> **RECORDS**:

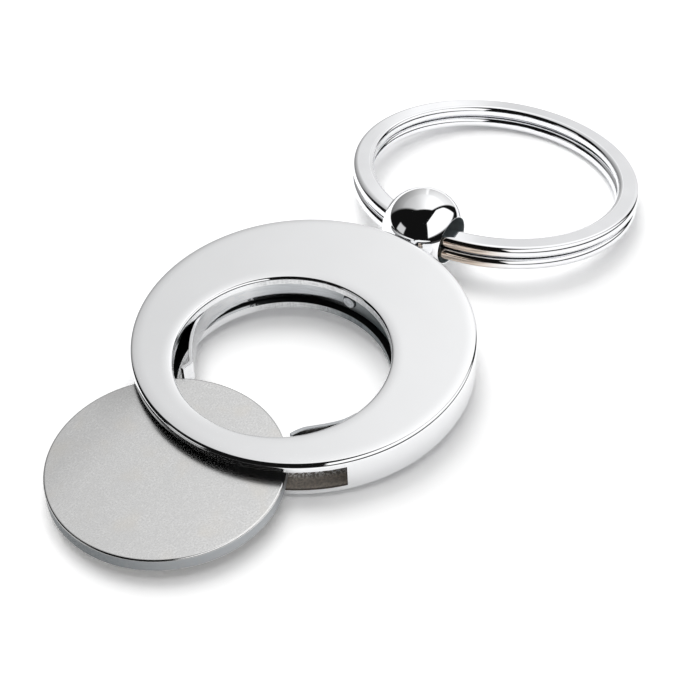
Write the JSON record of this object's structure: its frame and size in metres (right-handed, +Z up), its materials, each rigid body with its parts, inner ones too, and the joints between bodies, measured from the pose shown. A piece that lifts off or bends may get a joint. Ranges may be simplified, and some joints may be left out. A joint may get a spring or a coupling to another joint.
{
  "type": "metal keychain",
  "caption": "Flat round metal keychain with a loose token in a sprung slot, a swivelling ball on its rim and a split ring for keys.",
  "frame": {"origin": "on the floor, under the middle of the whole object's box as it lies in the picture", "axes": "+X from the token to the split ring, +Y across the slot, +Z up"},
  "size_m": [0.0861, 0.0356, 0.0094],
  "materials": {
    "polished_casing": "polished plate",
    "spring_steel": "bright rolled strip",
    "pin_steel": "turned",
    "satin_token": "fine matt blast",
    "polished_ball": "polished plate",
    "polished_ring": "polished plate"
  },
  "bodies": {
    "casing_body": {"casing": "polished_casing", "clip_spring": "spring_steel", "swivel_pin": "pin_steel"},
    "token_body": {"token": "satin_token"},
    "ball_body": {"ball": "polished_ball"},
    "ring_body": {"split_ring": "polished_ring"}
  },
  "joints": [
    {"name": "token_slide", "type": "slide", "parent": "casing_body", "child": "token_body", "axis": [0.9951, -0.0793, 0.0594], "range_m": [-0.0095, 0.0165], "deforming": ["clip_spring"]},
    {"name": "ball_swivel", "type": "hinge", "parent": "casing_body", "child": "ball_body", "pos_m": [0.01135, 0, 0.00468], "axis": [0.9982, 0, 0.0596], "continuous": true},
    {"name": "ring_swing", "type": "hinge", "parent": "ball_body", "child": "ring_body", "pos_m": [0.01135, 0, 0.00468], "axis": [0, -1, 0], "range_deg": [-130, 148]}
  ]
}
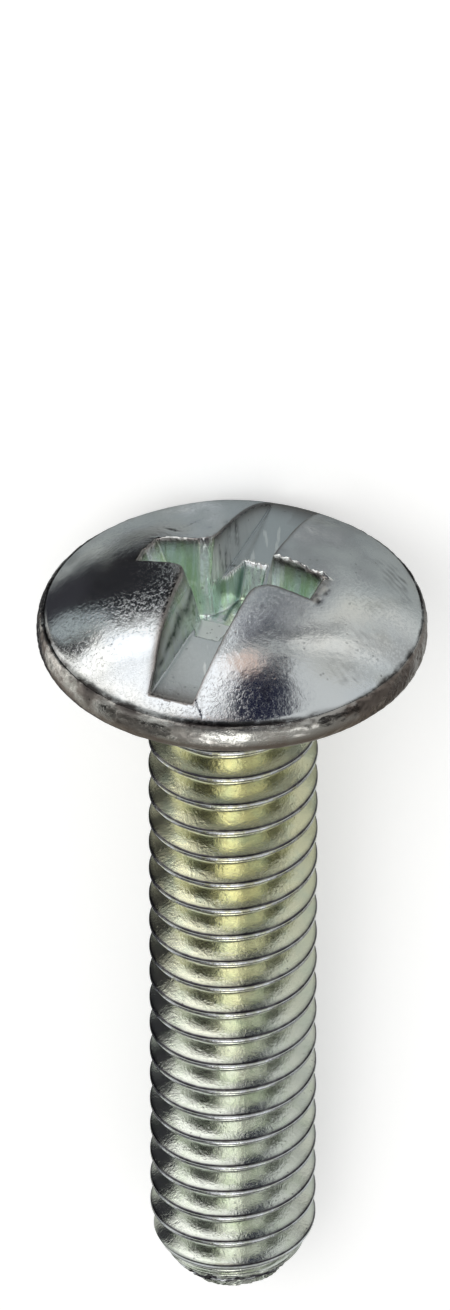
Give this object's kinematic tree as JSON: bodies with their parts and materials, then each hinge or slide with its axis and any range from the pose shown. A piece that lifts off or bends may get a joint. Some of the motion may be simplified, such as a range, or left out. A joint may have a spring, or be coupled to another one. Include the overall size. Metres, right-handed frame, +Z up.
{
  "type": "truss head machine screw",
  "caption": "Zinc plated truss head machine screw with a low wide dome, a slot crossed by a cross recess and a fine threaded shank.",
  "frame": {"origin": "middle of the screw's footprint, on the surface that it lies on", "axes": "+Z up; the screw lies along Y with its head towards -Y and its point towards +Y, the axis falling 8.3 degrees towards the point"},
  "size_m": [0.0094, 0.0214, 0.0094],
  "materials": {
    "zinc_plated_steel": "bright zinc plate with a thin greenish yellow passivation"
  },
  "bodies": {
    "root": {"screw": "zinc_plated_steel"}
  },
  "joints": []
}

> **GOAL**:
Using the data above, reproduce every line exactly.

> **RESULT**:
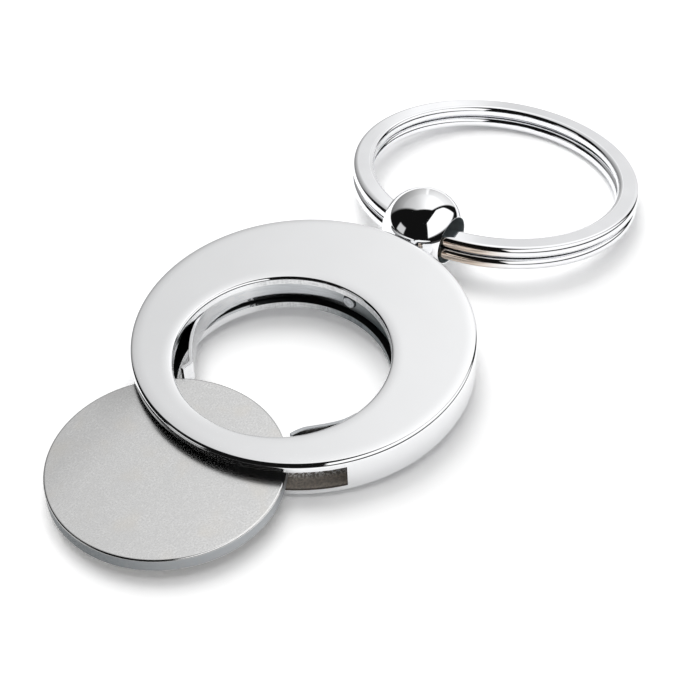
Write the JSON record of this object's structure: its frame and size in metres (right-handed, +Z up), its materials, each rigid body with its parts, inner ones too, and the joints between bodies, measured from the pose shown. A piece that lifts off or bends may get a joint. Ranges may be simplified, and some joints may be left out. A joint may get a spring or a coupling to another joint.
{
  "type": "metal keychain",
  "caption": "Flat round metal keychain with a loose token in a sprung slot, a swivelling ball on its rim and a split ring for keys.",
  "frame": {"origin": "on the floor, under the middle of the whole object's box as it lies in the picture", "axes": "+X from the token to the split ring, +Y across the slot, +Z up"},
  "size_m": [0.0861, 0.0356, 0.0094],
  "materials": {
    "polished_casing": "polished plate",
    "spring_steel": "bright rolled strip",
    "pin_steel": "turned",
    "satin_token": "fine matt blast",
    "polished_ball": "polished plate",
    "polished_ring": "polished plate"
  },
  "bodies": {
    "casing_body": {"casing": "polished_casing", "clip_spring": "spring_steel", "swivel_pin": "pin_steel"},
    "token_body": {"token": "satin_token"},
    "ball_body": {"ball": "polished_ball"},
    "ring_body": {"split_ring": "polished_ring"}
  },
  "joints": [
    {"name": "token_slide", "type": "slide", "parent": "casing_body", "child": "token_body", "axis": [0.9951, -0.0793, 0.0594], "range_m": [-0.0095, 0.0165], "deforming": ["clip_spring"]},
    {"name": "ball_swivel", "type": "hinge", "parent": "casing_body", "child": "ball_body", "pos_m": [0.01135, 0, 0.00468], "axis": [0.9982, 0, 0.0596], "continuous": true},
    {"name": "ring_swing", "type": "hinge", "parent": "ball_body", "child": "ring_body", "pos_m": [0.01135, 0, 0.00468], "axis": [0, -1, 0], "range_deg": [-130, 148]}
  ]
}
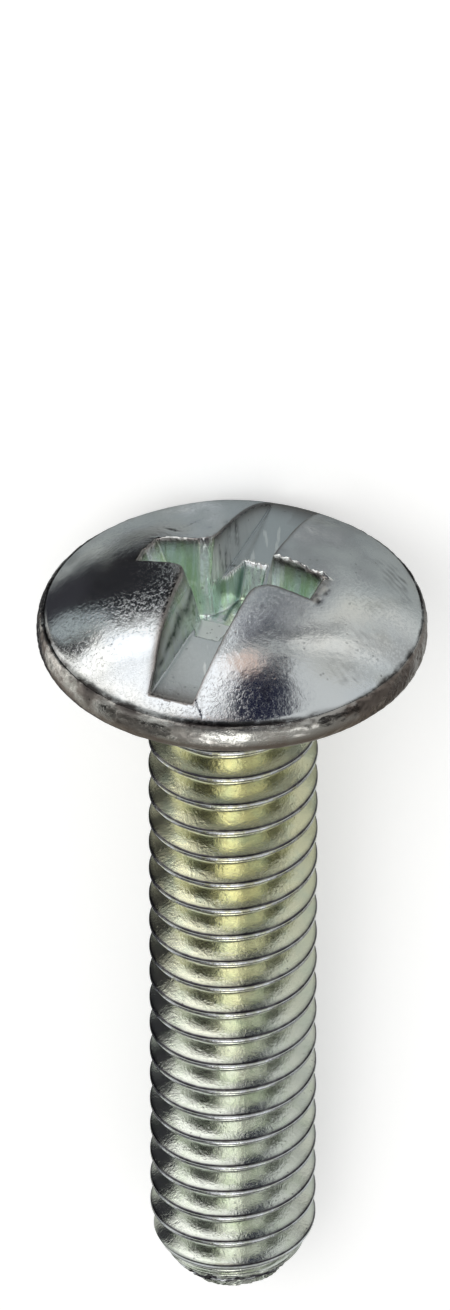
Give this object's kinematic tree as JSON: bodies with their parts and materials, then each hinge or slide with its axis and any range from the pose shown. A piece that lifts off or bends may get a joint. Some of the motion may be simplified, such as a range, or left out. A joint may have a spring, or be coupled to another one. Include the overall size. Metres, right-handed frame, +Z up.
{
  "type": "truss head machine screw",
  "caption": "Zinc plated truss head machine screw with a low wide dome, a slot crossed by a cross recess and a fine threaded shank.",
  "frame": {"origin": "middle of the screw's footprint, on the surface that it lies on", "axes": "+Z up; the screw lies along Y with its head towards -Y and its point towards +Y, the axis falling 8.3 degrees towards the point"},
  "size_m": [0.0094, 0.0214, 0.0094],
  "materials": {
    "zinc_plated_steel": "bright zinc plate with a thin greenish yellow passivation"
  },
  "bodies": {
    "root": {"screw": "zinc_plated_steel"}
  },
  "joints": []
}